— start —

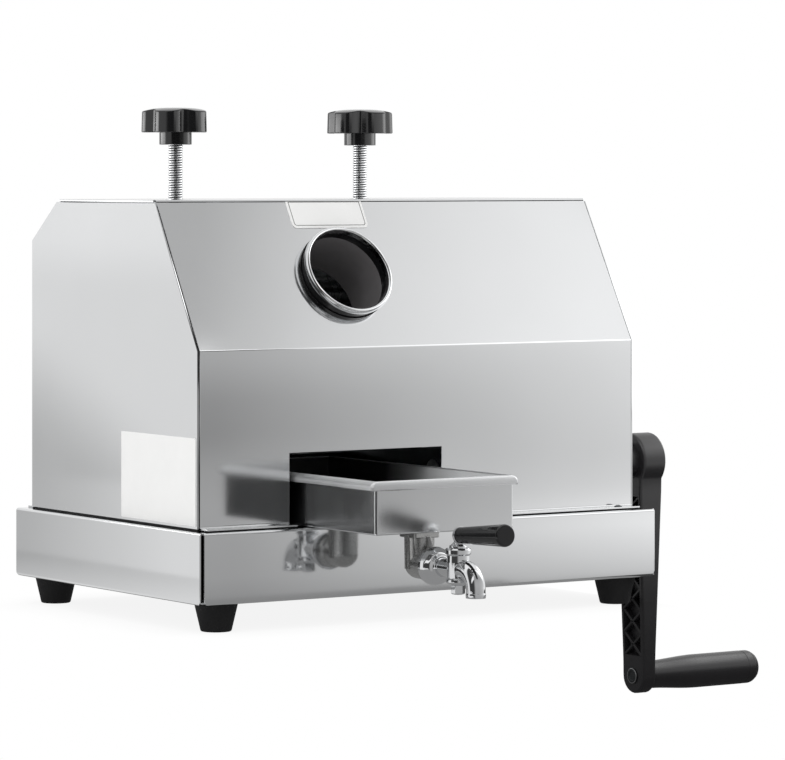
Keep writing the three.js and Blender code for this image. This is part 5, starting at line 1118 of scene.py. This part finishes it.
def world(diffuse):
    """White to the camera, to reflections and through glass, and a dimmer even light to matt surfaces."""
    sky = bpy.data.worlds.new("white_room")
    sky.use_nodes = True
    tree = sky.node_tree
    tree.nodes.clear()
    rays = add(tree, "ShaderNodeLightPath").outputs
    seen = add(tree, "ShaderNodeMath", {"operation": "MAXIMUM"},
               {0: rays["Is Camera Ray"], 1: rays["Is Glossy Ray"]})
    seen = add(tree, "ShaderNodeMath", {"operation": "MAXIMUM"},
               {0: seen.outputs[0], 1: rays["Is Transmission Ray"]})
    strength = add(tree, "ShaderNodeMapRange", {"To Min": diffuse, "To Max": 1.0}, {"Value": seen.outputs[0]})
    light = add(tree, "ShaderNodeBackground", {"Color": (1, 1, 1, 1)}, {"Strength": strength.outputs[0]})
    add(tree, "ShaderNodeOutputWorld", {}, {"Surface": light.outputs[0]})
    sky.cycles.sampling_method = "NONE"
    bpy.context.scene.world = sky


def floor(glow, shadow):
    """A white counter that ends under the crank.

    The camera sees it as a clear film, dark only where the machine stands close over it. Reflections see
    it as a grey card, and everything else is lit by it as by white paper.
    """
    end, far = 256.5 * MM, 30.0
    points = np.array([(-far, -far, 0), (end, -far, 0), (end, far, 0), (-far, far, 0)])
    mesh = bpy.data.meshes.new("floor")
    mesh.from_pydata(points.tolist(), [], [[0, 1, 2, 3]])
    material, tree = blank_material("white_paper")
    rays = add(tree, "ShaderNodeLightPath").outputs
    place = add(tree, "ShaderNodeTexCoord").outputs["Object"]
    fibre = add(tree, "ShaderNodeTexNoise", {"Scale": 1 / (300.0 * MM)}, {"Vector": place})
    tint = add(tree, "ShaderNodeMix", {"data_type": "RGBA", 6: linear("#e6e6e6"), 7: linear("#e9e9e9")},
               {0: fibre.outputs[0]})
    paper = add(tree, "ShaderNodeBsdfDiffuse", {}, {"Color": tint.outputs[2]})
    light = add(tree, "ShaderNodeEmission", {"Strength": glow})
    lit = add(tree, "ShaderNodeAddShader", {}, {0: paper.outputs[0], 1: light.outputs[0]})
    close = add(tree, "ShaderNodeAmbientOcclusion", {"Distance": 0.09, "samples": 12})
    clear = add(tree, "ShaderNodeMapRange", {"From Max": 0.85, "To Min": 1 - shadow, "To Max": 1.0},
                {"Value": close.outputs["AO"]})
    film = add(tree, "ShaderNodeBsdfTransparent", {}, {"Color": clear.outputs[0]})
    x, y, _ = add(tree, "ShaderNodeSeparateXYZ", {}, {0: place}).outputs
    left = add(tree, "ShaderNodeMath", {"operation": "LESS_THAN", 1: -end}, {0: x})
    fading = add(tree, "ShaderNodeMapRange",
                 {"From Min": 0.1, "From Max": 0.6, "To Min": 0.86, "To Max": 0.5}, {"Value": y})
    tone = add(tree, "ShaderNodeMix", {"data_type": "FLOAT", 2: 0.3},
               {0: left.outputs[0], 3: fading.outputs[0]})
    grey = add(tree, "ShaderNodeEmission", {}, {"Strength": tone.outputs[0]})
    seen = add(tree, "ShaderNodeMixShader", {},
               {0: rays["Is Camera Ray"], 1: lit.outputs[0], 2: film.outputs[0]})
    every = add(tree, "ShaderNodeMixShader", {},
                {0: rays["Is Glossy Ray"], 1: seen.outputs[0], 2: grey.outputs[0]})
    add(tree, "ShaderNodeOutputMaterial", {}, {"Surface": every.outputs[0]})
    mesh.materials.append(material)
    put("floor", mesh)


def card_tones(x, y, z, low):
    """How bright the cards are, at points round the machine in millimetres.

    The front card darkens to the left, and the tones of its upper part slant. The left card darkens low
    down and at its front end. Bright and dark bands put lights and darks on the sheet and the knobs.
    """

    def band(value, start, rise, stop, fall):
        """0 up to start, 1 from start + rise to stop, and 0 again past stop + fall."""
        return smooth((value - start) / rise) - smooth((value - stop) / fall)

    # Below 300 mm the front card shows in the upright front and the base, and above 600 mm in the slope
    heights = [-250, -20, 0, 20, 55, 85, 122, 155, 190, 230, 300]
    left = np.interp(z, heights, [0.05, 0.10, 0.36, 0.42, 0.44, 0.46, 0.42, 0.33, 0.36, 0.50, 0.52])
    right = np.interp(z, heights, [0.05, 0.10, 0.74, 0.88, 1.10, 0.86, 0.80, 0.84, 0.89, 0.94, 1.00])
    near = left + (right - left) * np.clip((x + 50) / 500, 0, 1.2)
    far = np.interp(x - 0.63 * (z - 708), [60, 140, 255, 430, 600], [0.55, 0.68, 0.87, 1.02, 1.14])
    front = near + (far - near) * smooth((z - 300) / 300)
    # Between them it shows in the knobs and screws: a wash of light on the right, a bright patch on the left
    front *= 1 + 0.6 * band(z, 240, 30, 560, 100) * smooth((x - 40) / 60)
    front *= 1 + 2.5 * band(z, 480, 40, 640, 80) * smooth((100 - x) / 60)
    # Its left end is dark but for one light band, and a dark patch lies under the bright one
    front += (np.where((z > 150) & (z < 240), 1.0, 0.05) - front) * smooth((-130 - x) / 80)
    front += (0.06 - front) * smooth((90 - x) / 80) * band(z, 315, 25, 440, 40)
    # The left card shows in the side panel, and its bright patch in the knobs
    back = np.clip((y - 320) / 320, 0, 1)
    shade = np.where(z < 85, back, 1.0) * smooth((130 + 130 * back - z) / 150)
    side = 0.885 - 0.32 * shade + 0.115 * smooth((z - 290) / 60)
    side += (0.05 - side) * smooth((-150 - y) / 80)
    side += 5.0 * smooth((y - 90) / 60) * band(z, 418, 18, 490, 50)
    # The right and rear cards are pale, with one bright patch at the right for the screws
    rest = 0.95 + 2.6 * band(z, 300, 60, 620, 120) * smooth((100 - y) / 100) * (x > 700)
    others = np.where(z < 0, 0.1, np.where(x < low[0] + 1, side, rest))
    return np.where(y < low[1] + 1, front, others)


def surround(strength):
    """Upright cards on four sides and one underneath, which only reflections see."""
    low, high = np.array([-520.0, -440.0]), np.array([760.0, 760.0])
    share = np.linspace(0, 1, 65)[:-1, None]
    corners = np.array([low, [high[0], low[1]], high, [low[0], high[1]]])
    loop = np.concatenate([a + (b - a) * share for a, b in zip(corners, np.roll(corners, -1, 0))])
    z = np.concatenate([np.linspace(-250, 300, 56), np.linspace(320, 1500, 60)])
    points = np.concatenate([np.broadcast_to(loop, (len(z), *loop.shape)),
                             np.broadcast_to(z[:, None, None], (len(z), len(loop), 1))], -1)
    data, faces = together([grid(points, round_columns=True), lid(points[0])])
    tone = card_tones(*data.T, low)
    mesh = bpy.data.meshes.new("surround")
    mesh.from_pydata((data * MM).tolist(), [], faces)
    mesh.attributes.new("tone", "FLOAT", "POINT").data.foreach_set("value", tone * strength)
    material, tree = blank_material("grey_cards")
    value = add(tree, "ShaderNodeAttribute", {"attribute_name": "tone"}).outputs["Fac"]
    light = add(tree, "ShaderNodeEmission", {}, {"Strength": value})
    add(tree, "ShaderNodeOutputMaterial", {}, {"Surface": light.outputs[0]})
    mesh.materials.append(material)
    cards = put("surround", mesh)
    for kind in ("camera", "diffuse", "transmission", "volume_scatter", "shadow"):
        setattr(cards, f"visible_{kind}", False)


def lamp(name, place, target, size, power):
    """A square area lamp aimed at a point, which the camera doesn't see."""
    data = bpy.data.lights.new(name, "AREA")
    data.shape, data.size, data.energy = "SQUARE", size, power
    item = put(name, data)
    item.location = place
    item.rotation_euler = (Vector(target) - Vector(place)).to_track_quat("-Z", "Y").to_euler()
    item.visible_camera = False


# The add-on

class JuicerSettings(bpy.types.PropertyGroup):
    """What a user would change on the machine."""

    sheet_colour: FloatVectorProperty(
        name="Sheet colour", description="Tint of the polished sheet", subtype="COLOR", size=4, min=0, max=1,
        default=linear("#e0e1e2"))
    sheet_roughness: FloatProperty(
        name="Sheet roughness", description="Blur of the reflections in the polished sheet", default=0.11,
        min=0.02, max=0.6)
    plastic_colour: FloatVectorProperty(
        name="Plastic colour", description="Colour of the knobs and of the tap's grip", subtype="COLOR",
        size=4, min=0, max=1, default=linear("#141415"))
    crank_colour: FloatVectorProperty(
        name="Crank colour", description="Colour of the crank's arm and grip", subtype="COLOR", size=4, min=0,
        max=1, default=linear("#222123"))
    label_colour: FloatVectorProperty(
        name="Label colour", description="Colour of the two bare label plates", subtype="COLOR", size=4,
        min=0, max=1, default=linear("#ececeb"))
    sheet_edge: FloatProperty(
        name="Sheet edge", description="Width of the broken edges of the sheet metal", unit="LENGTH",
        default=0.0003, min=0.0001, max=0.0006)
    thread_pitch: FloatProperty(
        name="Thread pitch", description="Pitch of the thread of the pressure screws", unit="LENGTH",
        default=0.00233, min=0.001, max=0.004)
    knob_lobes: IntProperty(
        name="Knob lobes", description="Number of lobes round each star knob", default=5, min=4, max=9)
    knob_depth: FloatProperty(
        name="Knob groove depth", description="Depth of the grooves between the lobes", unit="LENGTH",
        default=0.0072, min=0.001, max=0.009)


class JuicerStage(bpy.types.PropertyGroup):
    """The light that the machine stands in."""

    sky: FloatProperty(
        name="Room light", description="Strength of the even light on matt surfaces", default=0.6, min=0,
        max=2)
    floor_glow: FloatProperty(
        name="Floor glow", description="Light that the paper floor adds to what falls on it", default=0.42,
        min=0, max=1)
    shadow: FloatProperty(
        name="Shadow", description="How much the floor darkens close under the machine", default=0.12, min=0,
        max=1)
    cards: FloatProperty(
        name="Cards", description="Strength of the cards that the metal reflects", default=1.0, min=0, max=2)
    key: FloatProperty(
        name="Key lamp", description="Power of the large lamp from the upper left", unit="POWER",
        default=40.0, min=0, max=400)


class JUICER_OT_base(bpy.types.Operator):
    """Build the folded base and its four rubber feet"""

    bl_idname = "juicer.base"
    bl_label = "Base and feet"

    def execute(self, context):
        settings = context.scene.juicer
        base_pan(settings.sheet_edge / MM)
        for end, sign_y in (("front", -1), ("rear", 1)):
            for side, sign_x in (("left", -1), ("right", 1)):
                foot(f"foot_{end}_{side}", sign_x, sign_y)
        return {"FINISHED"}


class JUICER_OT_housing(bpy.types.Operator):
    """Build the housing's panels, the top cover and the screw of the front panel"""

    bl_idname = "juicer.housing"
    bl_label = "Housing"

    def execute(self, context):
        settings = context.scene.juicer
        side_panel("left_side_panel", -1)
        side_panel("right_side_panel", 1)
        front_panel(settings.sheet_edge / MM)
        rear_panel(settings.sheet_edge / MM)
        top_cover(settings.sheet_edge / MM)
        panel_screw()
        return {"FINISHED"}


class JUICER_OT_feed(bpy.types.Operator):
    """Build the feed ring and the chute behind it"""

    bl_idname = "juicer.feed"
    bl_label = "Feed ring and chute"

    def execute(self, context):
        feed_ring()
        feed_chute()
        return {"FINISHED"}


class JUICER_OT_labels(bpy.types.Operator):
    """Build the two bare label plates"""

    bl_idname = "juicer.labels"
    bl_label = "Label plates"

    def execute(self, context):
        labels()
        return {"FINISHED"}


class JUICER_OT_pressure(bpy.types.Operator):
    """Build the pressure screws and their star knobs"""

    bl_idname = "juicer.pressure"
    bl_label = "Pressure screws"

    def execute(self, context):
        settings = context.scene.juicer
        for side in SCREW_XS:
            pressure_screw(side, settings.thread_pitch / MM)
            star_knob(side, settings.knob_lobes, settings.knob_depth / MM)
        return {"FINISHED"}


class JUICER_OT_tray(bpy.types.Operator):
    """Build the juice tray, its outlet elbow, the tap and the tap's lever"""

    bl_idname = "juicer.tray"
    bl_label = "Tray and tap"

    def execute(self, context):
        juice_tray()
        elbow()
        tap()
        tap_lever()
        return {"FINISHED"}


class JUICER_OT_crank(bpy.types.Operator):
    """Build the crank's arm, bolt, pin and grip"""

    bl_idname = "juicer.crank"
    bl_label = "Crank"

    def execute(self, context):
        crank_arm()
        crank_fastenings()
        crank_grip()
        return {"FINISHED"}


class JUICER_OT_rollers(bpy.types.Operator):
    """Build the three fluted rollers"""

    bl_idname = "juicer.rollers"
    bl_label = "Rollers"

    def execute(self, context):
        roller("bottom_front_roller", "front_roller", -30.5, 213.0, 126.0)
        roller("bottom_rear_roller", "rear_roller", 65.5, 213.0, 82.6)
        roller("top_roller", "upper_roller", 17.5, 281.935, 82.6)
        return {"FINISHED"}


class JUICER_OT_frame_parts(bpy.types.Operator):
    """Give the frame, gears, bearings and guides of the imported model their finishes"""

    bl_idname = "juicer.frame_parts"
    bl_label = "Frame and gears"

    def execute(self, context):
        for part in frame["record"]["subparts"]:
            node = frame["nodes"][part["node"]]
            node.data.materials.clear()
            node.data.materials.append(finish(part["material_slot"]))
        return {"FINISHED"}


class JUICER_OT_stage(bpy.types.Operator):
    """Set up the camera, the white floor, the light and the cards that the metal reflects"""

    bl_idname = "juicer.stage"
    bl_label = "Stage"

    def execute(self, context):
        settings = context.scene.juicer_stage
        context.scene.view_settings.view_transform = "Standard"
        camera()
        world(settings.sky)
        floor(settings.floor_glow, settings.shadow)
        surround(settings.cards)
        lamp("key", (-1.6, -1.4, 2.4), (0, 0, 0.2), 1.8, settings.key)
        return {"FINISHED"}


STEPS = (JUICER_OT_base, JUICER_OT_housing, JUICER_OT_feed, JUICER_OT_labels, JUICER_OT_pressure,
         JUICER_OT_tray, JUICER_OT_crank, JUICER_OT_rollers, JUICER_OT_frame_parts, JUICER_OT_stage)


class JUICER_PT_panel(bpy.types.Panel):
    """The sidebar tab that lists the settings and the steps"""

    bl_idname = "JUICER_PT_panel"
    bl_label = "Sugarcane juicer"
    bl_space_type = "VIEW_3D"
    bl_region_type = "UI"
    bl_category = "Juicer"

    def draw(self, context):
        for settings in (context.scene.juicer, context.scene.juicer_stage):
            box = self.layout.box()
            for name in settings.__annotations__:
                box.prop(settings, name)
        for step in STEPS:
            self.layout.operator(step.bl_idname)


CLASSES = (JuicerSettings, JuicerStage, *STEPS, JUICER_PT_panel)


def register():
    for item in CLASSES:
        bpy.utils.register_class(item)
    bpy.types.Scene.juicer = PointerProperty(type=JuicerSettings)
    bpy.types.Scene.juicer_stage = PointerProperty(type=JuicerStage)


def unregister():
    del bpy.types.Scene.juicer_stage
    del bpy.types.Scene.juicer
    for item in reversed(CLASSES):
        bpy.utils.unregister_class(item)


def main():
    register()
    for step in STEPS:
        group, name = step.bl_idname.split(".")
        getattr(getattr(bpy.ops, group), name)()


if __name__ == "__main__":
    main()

— end —

▶ **EXERCISE**
Collect, from the material above, every line containing the word "finishes".

▶ **CORRECT OUTPUT**
Keep writing the three.js and Blender code for this image. This is part 5, starting at line 1118 of scene.py. This part finishes it.
    """Give the frame, gears, bearings and guides of the imported model their finishes"""